start Source material
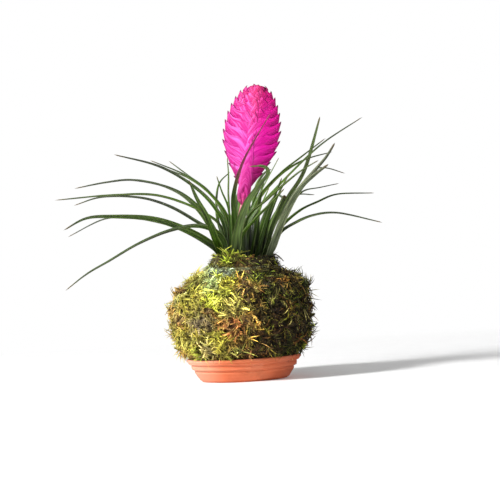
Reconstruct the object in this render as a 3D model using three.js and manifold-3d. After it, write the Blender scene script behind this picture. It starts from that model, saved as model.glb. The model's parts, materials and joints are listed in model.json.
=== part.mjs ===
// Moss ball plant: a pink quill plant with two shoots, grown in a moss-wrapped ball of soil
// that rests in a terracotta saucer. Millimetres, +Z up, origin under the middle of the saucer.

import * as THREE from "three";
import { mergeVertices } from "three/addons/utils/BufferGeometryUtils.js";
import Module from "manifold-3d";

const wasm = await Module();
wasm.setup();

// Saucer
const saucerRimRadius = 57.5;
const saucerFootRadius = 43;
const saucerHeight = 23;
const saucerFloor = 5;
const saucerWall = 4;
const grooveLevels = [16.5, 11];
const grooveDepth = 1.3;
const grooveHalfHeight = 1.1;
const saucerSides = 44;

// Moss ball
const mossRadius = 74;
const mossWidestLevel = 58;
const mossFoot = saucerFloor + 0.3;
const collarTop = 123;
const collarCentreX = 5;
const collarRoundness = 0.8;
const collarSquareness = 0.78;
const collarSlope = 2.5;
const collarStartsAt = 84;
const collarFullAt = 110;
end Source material
Repeat every line of the material exactly as given.

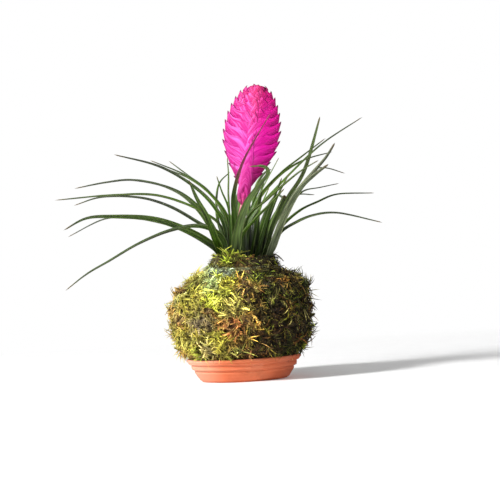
Reconstruct the object in this render as a 3D model using three.js and manifold-3d. After it, write the Blender scene script behind this picture. It starts from that model, saved as model.glb. The model's parts, materials and joints are listed in model.json.
=== part.mjs ===
// Moss ball plant: a pink quill plant with two shoots, grown in a moss-wrapped ball of soil
// that rests in a terracotta saucer. Millimetres, +Z up, origin under the middle of the saucer.

import * as THREE from "three";
import { mergeVertices } from "three/addons/utils/BufferGeometryUtils.js";
import Module from "manifold-3d";

const wasm = await Module();
wasm.setup();

// Saucer
const saucerRimRadius = 57.5;
const saucerFootRadius = 43;
const saucerHeight = 23;
const saucerFloor = 5;
const saucerWall = 4;
const grooveLevels = [16.5, 11];
const grooveDepth = 1.3;
const grooveHalfHeight = 1.1;
const saucerSides = 44;

// Moss ball
const mossRadius = 74;
const mossWidestLevel = 58;
const mossFoot = saucerFloor + 0.3;
const collarTop = 123;
const collarCentreX = 5;
const collarRoundness = 0.8;
const collarSquareness = 0.78;
const collarSlope = 2.5;
const collarStartsAt = 84;
const collarFullAt = 110;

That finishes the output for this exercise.